Last week, China’s state-sponsored Global Times ran an article criticizing "Washington’s political selfishness" in proposing to leave Paris.
‘Less juice in the political machine’
Trump campaigned on a promise to "cancel" U.S. involvement in the Paris deal but has since faced pressure from factions within the administration to stay. A decision is timed for the Group of Seven leaders’ summit in Italy next month.
Still, even if the United States remains a signatory to Paris, domestic ambition is a thing of the past. Last week, Trump signed an executive order rolling back U.S. EPA’s Clean Power Plan and other moves that supported the United States’ Paris pledge, and he is considering scaling back its emissions target if it does stay inside the deal.
China has reaffirmed its own pledge. But the government has also expressed unease about assuming the mantle of global climate leadership. The promise to peak emissions by 2030 is based on decreased coal use and efficiency measures that are enshrined in the country’s 13th five-year plan and motivated by domestic concerns ranging from unhealthy air pollution levels to a strategic reordering of its economy.

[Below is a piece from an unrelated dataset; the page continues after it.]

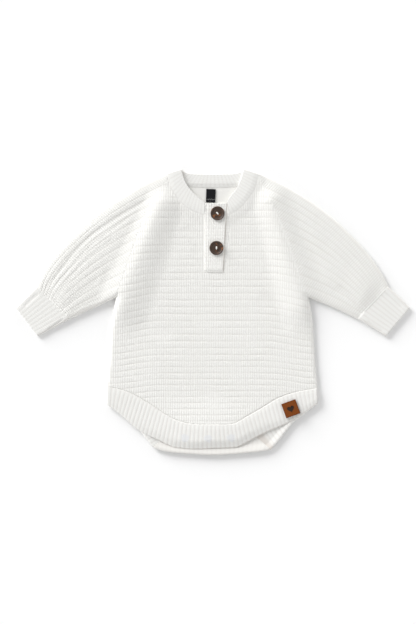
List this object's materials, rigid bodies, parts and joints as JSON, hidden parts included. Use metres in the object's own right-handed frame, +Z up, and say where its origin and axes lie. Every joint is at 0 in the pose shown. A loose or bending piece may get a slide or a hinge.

Reports show China can easily meet its pledge, and there is some evidence that emissions might already have stopped growing.

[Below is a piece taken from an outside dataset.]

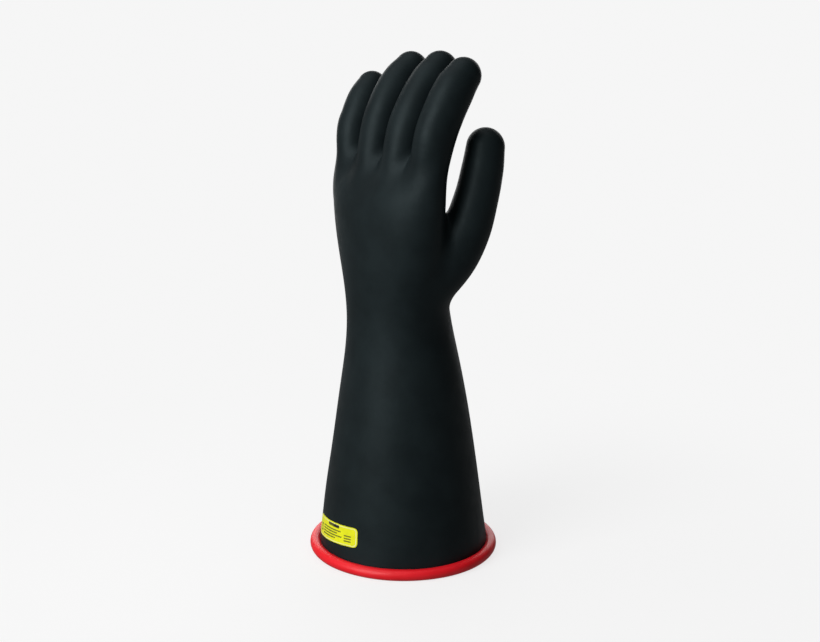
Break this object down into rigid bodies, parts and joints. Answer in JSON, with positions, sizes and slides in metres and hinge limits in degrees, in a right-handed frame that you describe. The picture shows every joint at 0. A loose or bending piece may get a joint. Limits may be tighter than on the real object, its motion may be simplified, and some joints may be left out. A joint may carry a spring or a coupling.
{
  "type": "electrical insulating glove",
  "caption": "Left-hand electrical insulating glove of two-ply rubber with a long flared gauntlet, rolled cuff bead and class label, flexing at wrist, fingers and thumb.",
  "frame": {"origin": "centre of the cuff opening on the plane that the rolled bead rests on", "axes": "+Z from the cuff towards the finger tips, +Y out of the palm, +X towards the thumb"},
  "size_m": [0.1348, 0.1324, 0.3513],
  "materials": {
    "black_rubber": "satin natural rubber, chlorinated and smooth",
    "red_rubber": "satin natural rubber",
    "yellow_label": "cured yellow label film",
    "label_ink": "black ink"
  },
  "bodies": {
    "gauntlet": {"gauntlet_black_ply": "black_rubber", "gauntlet_red_ply": "red_rubber", "cuff_bead": "red_rubber", "class_label": "yellow_label", "label_print": "label_ink"},
    "hand": {"hand_black_ply": "black_rubber", "hand_red_ply": "red_rubber"},
    "index_proximal": {"index_proximal_black_ply": "black_rubber", "index_proximal_red_ply": "red_rubber"},
    "index_middle": {"index_middle_black_ply": "black_rubber", "index_middle_red_ply": "red_rubber"},
    "index_tip": {"index_tip_black_ply": "black_rubber", "index_tip_red_ply": "red_rubber"},
    "middle_proximal": {"middle_proximal_black_ply": "black_rubber", "middle_proximal_red_ply": "red_rubber"},
    "middle_middle": {"middle_middle_black_ply": "black_rubber", "middle_middle_red_ply": "red_rubber"},
    "middle_tip": {"middle_tip_black_ply": "black_rubber", "middle_tip_red_ply": "red_rubber"},
    "ring_proximal": {"ring_proximal_black_ply": "black_rubber", "ring_proximal_red_ply": "red_rubber"},
    "ring_middle": {"ring_middle_black_ply": "black_rubber", "ring_middle_red_ply": "red_rubber"},
    "ring_tip": {"ring_tip_black_ply": "black_rubber", "ring_tip_red_ply": "red_rubber"},
    "little_proximal": {"little_proximal_black_ply": "black_rubber", "little_proximal_red_ply": "red_rubber"},
    "little_middle": {"little_middle_black_ply": "black_rubber", "little_middle_red_ply": "red_rubber"},
    "little_tip": {"little_tip_black_ply": "black_rubber", "little_tip_red_ply": "red_rubber"},
    "thumb_base": {"thumb_base_black_ply": "black_rubber", "thumb_base_red_ply": "red_rubber"},
    "thumb_tip": {"thumb_tip_black_ply": "black_rubber", "thumb_tip_red_ply": "red_rubber"}
  },
  "joints": [
    {"name": "wrist_flex", "type": "hinge", "parent": "gauntlet", "child": "hand", "pos_m": [-0.001, -0.003, 0.171], "axis": [-1, 0, 0], "range_deg": [-25, 30], "stiffness_Nm_per_rad": 3},
    {"name": "index_knuckle", "type": "hinge", "parent": "hand", "child": "index_proximal", "pos_m": [0.0398, -0.0069, 0.2945], "axis": [-0.9967, 0, 0.0809], "range_deg": [-12, 20], "stiffness_Nm_per_rad": 0.3},
    {"name": "index_middle_joint", "type": "hinge", "parent": "index_proximal", "child": "index_middle", "pos_m": [0.04124, -0.00023, 0.31277], "axis": [-0.9969, 0, 0.0785], "range_deg": [-16, 32], "stiffness_Nm_per_rad": 0.12},
    {"name": "index_tip_joint", "type": "hinge", "parent": "index_middle", "child": "index_tip", "pos_m": [0.04243, 0.00839, 0.32795], "axis": [-0.9969, 0, 0.0785], "range_deg": [-9.6, 19.2], "stiffness_Nm_per_rad": 0.03},
    {"name": "middle_knuckle", "type": "hinge", "parent": "hand", "child": "middle_proximal", "pos_m": [0.0123, -0.0072, 0.2945], "axis": [-0.9974, 0, 0.0719], "range_deg": [-12, 20], "stiffness_Nm_per_rad": 0.3},
    {"name": "middle_middle_joint", "type": "hinge", "parent": "middle_proximal", "child": "middle_middle", "pos_m": [0.0133, 0.00015, 0.31361], "axis": [-0.9986, 0, 0.0523], "range_deg": [-16, 32], "stiffness_Nm_per_rad": 0.12},
    {"name": "middle_tip_joint", "type": "hinge", "parent": "middle_middle", "child": "middle_tip", "pos_m": [0.01413, 0.01077, 0.32934], "axis": [-0.9986, 0, 0.0523], "range_deg": [-9.6, 19.2], "stiffness_Nm_per_rad": 0.03},
    {"name": "ring_knuckle", "type": "hinge", "parent": "hand", "child": "ring_proximal", "pos_m": [-0.0172, -0.0058, 0.294], "axis": [-0.999, 0, -0.0456], "range_deg": [-12, 20], "stiffness_Nm_per_rad": 0.3},
    {"name": "ring_middle_joint", "type": "hinge", "parent": "ring_proximal", "child": "ring_middle", "pos_m": [-0.01671, 0.00137, 0.31267], "axis": [-0.9997, 0, 0.0262], "range_deg": [-16, 32], "stiffness_Nm_per_rad": 0.12},
    {"name": "ring_tip_joint", "type": "hinge", "parent": "ring_middle", "child": "ring_tip", "pos_m": [-0.01631, 0.01171, 0.328], "axis": [-0.9997, 0, 0.0262], "range_deg": [-9.6, 19.2], "stiffness_Nm_per_rad": 0.03},
    {"name": "little_knuckle", "type": "hinge", "parent": "hand", "child": "little_proximal", "pos_m": [-0.0458, -0.005, 0.2902], "axis": [-0.9978, 0, -0.0669], "range_deg": [-12, 20], "stiffness_Nm_per_rad": 0.3},
    {"name": "little_middle_joint", "type": "hinge", "parent": "little_proximal", "child": "little_middle", "pos_m": [-0.04616, -0.00004, 0.30382], "axis": [-0.9997, 0, -0.0262], "range_deg": [-16, 32], "stiffness_Nm_per_rad": 0.12},
    {"name": "little_tip_joint", "type": "hinge", "parent": "little_middle", "child": "little_tip", "pos_m": [-0.04645, 0.00573, 0.31513], "axis": [-0.9997, 0, -0.0262], "range_deg": [-9.6, 19.2], "stiffness_Nm_per_rad": 0.03},
    {"name": "thumb_spread", "type": "hinge", "parent": "hand", "child": "thumb_base", "pos_m": [0.0428, 0.0285, 0.255], "axis": [0, 0.9715, -0.237], "range_deg": [-12, 25], "stiffness_Nm_per_rad": 0.8},
    {"name": "thumb_tip_joint", "type": "hinge", "parent": "thumb_base", "child": "thumb_tip", "pos_m": [0.044, 0.0325, 0.274], "axis": [0, 0.9817, -0.1905], "range_deg": [-25, 8], "stiffness_Nm_per_rad": 0.5}
  ],
  "couplings": [
    {"joint": "index_tip_joint", "follows": "index_middle_joint", "ratio": 0.6},
    {"joint": "middle_tip_joint", "follows": "middle_middle_joint", "ratio": 0.6},
    {"joint": "ring_tip_joint", "follows": "ring_middle_joint", "ratio": 0.6},
    {"joint": "little_tip_joint", "follows": "little_middle_joint", "ratio": 0.6}
  ]
}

But the Paris promises were intended to be a starting point, and the deal demands new action to meet its long-term objectives of avoiding harmful warming. Countries have agreed to review their commitments in three years and consider making stronger ones.
Some observers worry that Trump’s retreat might then have a dampening effect, particularly among developing countries that long have insisted that the rich world move first to contain emissions.
"Whether the Chinese would go beyond the current commitment is much less certain," said Jane Nakano, a senior fellow for the energy and national security program at the Center for Strategic and International Studies. "If anything, I would bet against the possibility [that the Chinese would take] actions and measures that they might have introduced or undertaken had they had a U.S. administration across the table that still had climate change as one of the top priorities."
Others are more sanguine about China’s future ambition, though opinions differ on whether it will drive the country to formally commit to a tougher target.
"I think there will be less juice in the political machine if the U.S. isn’t there as it has been before this year," acknowledged David Waskow of the World Resources Institute, though he added that China and other nations have domestic reasons for increasing their ambition even as the United States pulls back.
Paul Bodnar, former director of energy and climate change on the National Security Council, said China may find that it can move its peak year forward without new action if domestic industrial reforms already in the pipeline deliver results early.
It’s less clear whether China will boost its pledge accordingly.
"Without the U.S. at the table, really, what is to incentivize China to crank up the ambition of its official targets in line with its internal estimates of what it can achieve by when?" he asked. The European Union has ramped up its own collaboration with China on climate change, but Bodnar suggested that its leverage might be limited.
"I would observe that it took the U.S. to bring China to the table," he said.
Conservatives often argue that China’s current pledge doesn’t require it to act until 2030, while the United States has pledged to cut its greenhouse gas emissions 26 to 28 percent below 2005 levels by 2025. Energy experts note, though, that laying the groundwork for a future power grid that doesn’t rely on increased coal use is a substantial undertaking for China. The world’s most populous country must add a gigawatt of energy capacity every week. While much of that will be coal in the early years, it also requires record levels of nonemitting generation.
The United States and China set up numerous joint initiatives during the Obama years aimed at developing technology and best practices, but now their future is uncertain. One of the most important was the U.S.-China Clean Energy Research Center, a virtual research initiative established in 2009 and involving thousands of U.S. and Chinese participants in a variety of technical fields. It is equally funded by the United States and China, with U.S. funding coming from DOE and the State Department.
That initiative and others, like the Climate Change Working Group, face long odds of survival under Trump’s proposed budget.
"My sense is that a lot of those departments are either going to disappear or be cut back dramatically," said Joanna Lewis, a professor at Georgetown University. She said Chinese participants in those and other programs are waiting to see how the budget battles play out, but in the meantime are struggling to connect with U.S. counterparts since the transition.
"The parallels to all of those agencies on the U.S. side are still existing on the Chinese side, and many of them are growing," she said. "It’s not balanced."